British prime minister Gordon Brown, fighting to reassert his authority after weeks of dire poll ratings and rebellion within his ruling party, says he has no intention of quitting before an election due within a year.
Speaking to a Sunday newspaper, Mr Brown said he would stay on as prime minister because he wanted to help Britons through the recession, not out of any wish to hang on to the “trappings of power”.
“I am just getting on with the job,” he told the News of the World. “It is because of my purpose in politics that I am determined to lead Labour to the next general election. We must and will win.”

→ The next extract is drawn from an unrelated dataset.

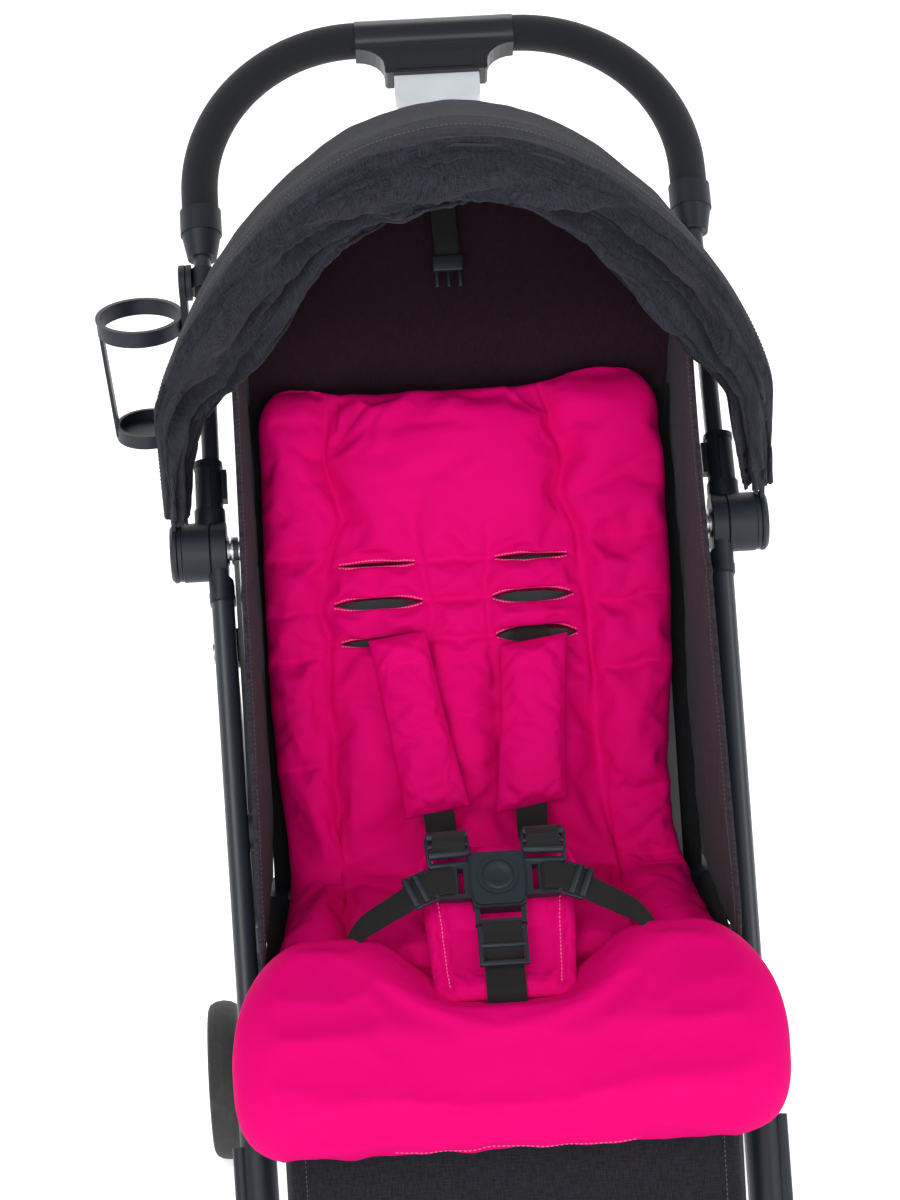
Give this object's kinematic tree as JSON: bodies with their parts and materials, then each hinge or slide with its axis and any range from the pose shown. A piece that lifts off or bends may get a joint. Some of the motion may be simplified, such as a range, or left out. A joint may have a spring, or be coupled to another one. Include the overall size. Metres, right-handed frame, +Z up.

Mr Brown trails the Conservatives by up to 20 per cent in the polls, with less than a year before the next parliamentary election. In a separate interview on Saturday, Mr Brown said he “could walk away from all this tomorrow”.
One of his senior ministers said Mr Brown did not mean to suggest he wanted to give up power, rather he was not interested in the perks of the job such as a lavish country house.
“Of course the prime minister is staying,” Northern Ireland Secretary Shaun Woodward said. “He will lead the Labour Party through to the . . . general election which I assume will be next year. Parliamentary elections are due by June 2010.
One commentator said the prime minister had deliberately adopted a softer tone in the Guardian interview to project “a more human image” after criticism that he is too wooden and unemotional for some voters.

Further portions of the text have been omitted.